La Copa es larga; resulta clave que el pico de rendimiento coincida con las instancias bravas. Un equipo que gana con angustia en la fase de grupos puede ser finalista (Flamengo este año, así como River en 2015). Difícilmente uno al que ya le pasó lo mejor puede coronarse. Racing estaba más armado para ganar la Sudamericana del año pasado. Algunas piezas clave llegaron con lo justo a estas semifinales (Nardoni, Rojas), otros directamente no lo hicieron (Sosa, Pardo) y el nivel de un par de figuras había bajado (Maravilla Martínez, Martirena). El club se reforzó en cantidad, pero la calidad de los nuevos no le apareció.

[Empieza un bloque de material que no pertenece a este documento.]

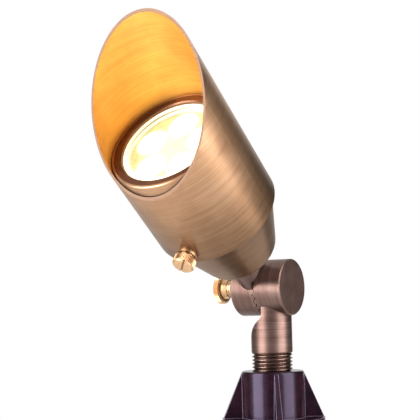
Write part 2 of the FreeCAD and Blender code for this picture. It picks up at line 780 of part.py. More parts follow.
# ---- shroud --------------------------------------------------------------------------------
def shroud():
    long_z = shroud_cut_z + shroud_radius * math.tan(math.radians(shroud_cut_deg)) + spare
    body = rod(shroud_radius, shroud_back_z, long_z)
    back_edge = [e for e in body.Edges if e.BoundBox.ZMax < shroud_back_z + edge_tolerance]
    body = body.makeChamfer(shroud_edge_chamfer, back_edge)
    body = body.cut(rod(shroud_inner_radius, shroud_back_z - spare, long_z + spare))
    reach = 3 * shroud_radius
    cutter = block(-reach, reach, -reach, reach, 0, 2 * reach)
    cutter.rotate(ORIGIN, X_AXIS, shroud_cut_deg)
    cutter.translate(vec(0, 0, shroud_cut_z))
    body = body.cut(cutter)
    body = body.cut(rod(bush_radius, -shroud_radius - spare, 0, Y_AXIS, vec(0, 0, small_screw_z)))
    return spun(one_solid(body), shroud_turn_deg)


def shroud_screw_bush():
    """A threaded bush pressed in the shroud's thin wall, with a flange outside."""
    centre = vec(0, 0, small_screw_z)
    flange_out = shroud_radius + bush_flange_height
    barrel = rod(bush_radius, -flange_out, -shroud_inner_radius - bush_inner_gap, Y_AXIS, centre)
    flange = rod(bush_flange_radius, -flange_out, -shroud_inner_radius, Y_AXIS, centre)
    body = barrel.fuse(flange.cut(rod(shroud_radius, 0, 2 * small_screw_z)))
    body = body.cut(rod(small_shank_radius + small_shank_clearance, -flange_out - spare, 0, Y_AXIS, centre))
    return spun(one_solid(body), shroud_turn_deg)


def shroud_thumbscrew():
    """A slotted knurled-head screw that bears on the housing through the shroud's wall."""
    centre = vec(0, 0, small_screw_z)
    head_in = shroud_radius + small_head_lift
    head_out = head_in + small_head_thickness
    collar_in = shroud_radius + bush_flange_height + small_shank_clearance
    tip = shroud_inner_radius + small_tip_back
    head = rod(small_head_radius, -head_out, -head_in, Y_AXIS, centre)
    collar = rod(small_collar_radius, -head_in, -collar_in, Y_AXIS, centre)
    shank = rod(small_shank_radius, -collar_in, -tip, Y_AXIS, centre)
    half = small_slot_width / 2
    reach = small_head_radius + spare
    slot = block(-half, half, -head_out - spare, -head_out + small_slot_depth, -reach, reach)
    slot.translate(centre)
    return spun(one_solid(head.fuse(collar).fuse(shank).cut(slot)), shroud_turn_deg)


# ---- knuckle thumbscrew --------------------------------------------------------------------
def knuckle_thumbscrew():
    """The knurled screw that draws the two toothed barrels together."""
    face_x = mating_plane_x - upper_barrel_length
    collar_x = face_x - big_collar_length
    cone_x = collar_x - big_cone_length
    head_x = cone_x - big_head_thickness
    tip_x = mating_plane_x + big_shank_reach
    head = rod(big_head_radius, head_x, cone_x, X_AXIS, KNUCKLE)
    cone_foot = KNUCKLE + X_AXIS * cone_x
    cone = Part.makeCone(big_cone_radius, big_collar_radius, big_cone_length, cone_foot, X_AXIS)
    collar = rod(big_collar_radius, collar_x, face_x - big_shank_clearance, X_AXIS, KNUCKLE)
    shank = rod(big_shank_radius, face_x - big_shank_clearance, tip_x, X_AXIS, KNUCKLE)
    return one_solid(head.multiFuse([cone, collar, shank]))


# ---- build and write -----------------------------------------------------------------------
fixed_pieces = (
    ground_stake,
    lower_knuckle,
    stem_wire_seal,
    knuckle_o_ring,
    upper_knuckle,
    knuckle_thumbscrew,
)
head_pieces = (
    neck_gasket,
    neck_lock_nut,
    housing,
    housing_o_rings,
    lens_gasket,
    glass_lens,
    lens_retaining_ring,
    lamp_shell,
    lamp_optic,
    lamp_board,
    lamp_leds,
    lamp_pins,
    lamp_socket,
    socket_bracket,
    bracket_screws,
    socket_screws,
    shroud,
    shroud_screw_bush,
    shroud_thumbscrew,
)

for make in fixed_pieces:
    parts[make.__name__] = make()
for make in head_pieces:
    parts[make.__name__] = leaned(make())

os.makedirs("parts", exist_ok=True)
for name, shape in parts.items():
    shape.exportStep("parts/" + name + ".step")
    print(name, len(shape.Solids), shape.isValid(), round(shape.Volume, 1))
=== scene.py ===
"""Garden spike spotlight: finishes, turned and threaded detail, the lit lamp, and a plain studio round it.

Metres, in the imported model's frame: the origin is on the stem's axis at the soil line, +Z up.
"""
import itertools
import json
import math

import bpy
from mathutils import Matrix, Vector


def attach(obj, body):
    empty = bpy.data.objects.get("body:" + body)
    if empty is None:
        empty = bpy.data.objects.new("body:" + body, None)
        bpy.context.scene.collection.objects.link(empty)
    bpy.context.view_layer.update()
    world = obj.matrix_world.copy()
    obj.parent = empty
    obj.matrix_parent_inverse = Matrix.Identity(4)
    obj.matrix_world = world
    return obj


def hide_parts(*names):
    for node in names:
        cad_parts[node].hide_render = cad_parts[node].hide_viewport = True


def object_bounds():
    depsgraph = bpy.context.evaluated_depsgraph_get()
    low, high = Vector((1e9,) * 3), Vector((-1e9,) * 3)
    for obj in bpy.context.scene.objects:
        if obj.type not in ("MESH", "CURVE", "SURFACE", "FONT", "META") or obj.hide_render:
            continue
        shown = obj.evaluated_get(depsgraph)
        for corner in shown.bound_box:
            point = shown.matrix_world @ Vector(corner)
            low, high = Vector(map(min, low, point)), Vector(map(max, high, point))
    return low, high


MM = 0.001
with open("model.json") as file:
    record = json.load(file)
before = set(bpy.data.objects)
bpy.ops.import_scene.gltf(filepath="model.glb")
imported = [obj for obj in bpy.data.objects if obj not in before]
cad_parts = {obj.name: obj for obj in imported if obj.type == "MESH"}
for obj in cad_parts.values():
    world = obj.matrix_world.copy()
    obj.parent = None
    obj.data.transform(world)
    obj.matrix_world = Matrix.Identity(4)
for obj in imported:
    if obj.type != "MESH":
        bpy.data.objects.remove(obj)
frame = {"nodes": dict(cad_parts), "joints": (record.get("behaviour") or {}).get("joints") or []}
cad_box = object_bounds()
nodes = frame["nodes"]
joints = {joint["name"]: joint for joint in frame["joints"]}
scene = bpy.context.scene

# ---- places taken from the frame -----------------------------------------------------------
X_AXIS = Vector((1, 0, 0))
Z_AXIS = Vector((0, 0, 1))
KNUCKLE = Vector(joints["head_tilt"]["pos_m"])
HEAD_AXIS = Vector(joints["shroud_turn"]["axis"])
HEAD_POINT = Vector(joints["shroud_turn"]["pos_m"])
SMALL_SCREW_AXIS = Vector(joints["shroud_screw_turn"]["axis"])
SMALL_SCREW_POINT = Vector(joints["shroud_screw_turn"]["pos_m"])
BIG_SCREW_AXIS = Vector(joints["knuckle_screw_turn"]["axis"])


def axis_frame(point, axis):
    """A matrix whose local Z runs along an axis through a point, with local X across it."""
    side = X_AXIS if abs(axis.dot(X_AXIS)) < 0.9 else Z_AXIS
    x = (side - axis * side.dot(axis)).normalized()
    y = axis.cross(x)
    turn = Matrix((x, y, axis)).transposed().to_4x4()
    return Matrix.Translation(point) @ turn


HEAD = axis_frame(HEAD_POINT, HEAD_AXIS)
BARREL = axis_frame(KNUCKLE, X_AXIS)
STEM = axis_frame(Vector((0, 0, 0)), Z_AXIS)
BIG_SCREW = axis_frame(KNUCKLE, BIG_SCREW_AXIS)
SMALL_SCREW = axis_frame(SMALL_SCREW_POINT, SMALL_SCREW_AXIS)

# ---- sizes of the modelled detail, in millimetres ------------------------------------------
knuckle_radius = 14.6
mating_plane = -2.7          # middle of the meshed teeth, along the knuckle's axis
tooth_reach = 1.6            # the teeth end within this distance of that plane
rear_z = -25.0               # the head's painted shade, with some patina, deepens from mouth_z back to rear_z, along its axis
mouth_z = 30.0
shroud_inner_face = 30.75    # just outside the shroud's inner face
lens_edge = 24.9             # where the glow stops, just inside the retaining ring
lens_spread = 14.8           # lens centres from the lamp's axis
lens_radius = 7.6
lens_count = 5
optic_radius = 23.3
slot_turn_deg = -36          # of the small screw's slot
screw_sharp_deg = 25         # edges that turn by more than this stay sharp on the screws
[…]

El formato brinda posibilidades: existe la posibilidad de reforzarse en el medio de la competencia. De los últimos cuatro argentinos campeones de Libertadores, tres usaron la ventana previa a las semifinales: en 2009 Estudiantes incorporó a Rolando Schiavi, en 2014 San Lorenzo repatrió a Pablo Barrientos y en 2015 River adquirió a Lucas Alario ante la salida de Teófilo Gutiérrez. A Racing se le había lesionado Elías Torres. Ojeó el mazo, hizo alguna oferta, no cerró ninguna alternativa. Hay que llegar a noviembre con el menor margen posible de arrepentimiento.
Los equipos, si les falta la excelencia en individualidades, descansan en el funcionamiento. Los grandes de nuestro fútbol no lo tuvieron cuando lo hubiesen necesitado. Hace dos años, Boca atravesó instancias de manera muy ajustada. La ilusión se basó en los penales. En el caso de River, encima, el poderío económico no puede ser una excusa. Pagó mucho y le rindieron pocos. En esta Libertadores y en la anterior, no se pareció al que fue. Olvidó lo que había logrado en el anterior ciclo Gallardo: que los brasileños dejaran de ser un impedimento. Antes de la última eliminación, ni siquiera había generado ilusión. Habría que empezar por allí. Por lo elemental: armar un equipo confiable, hambriento, de estilo claro y decidido. Después llegarán las potencias. No se podrá eliminar las diferencias existenciales, pero sí tal vez se les pueda volver a ganar.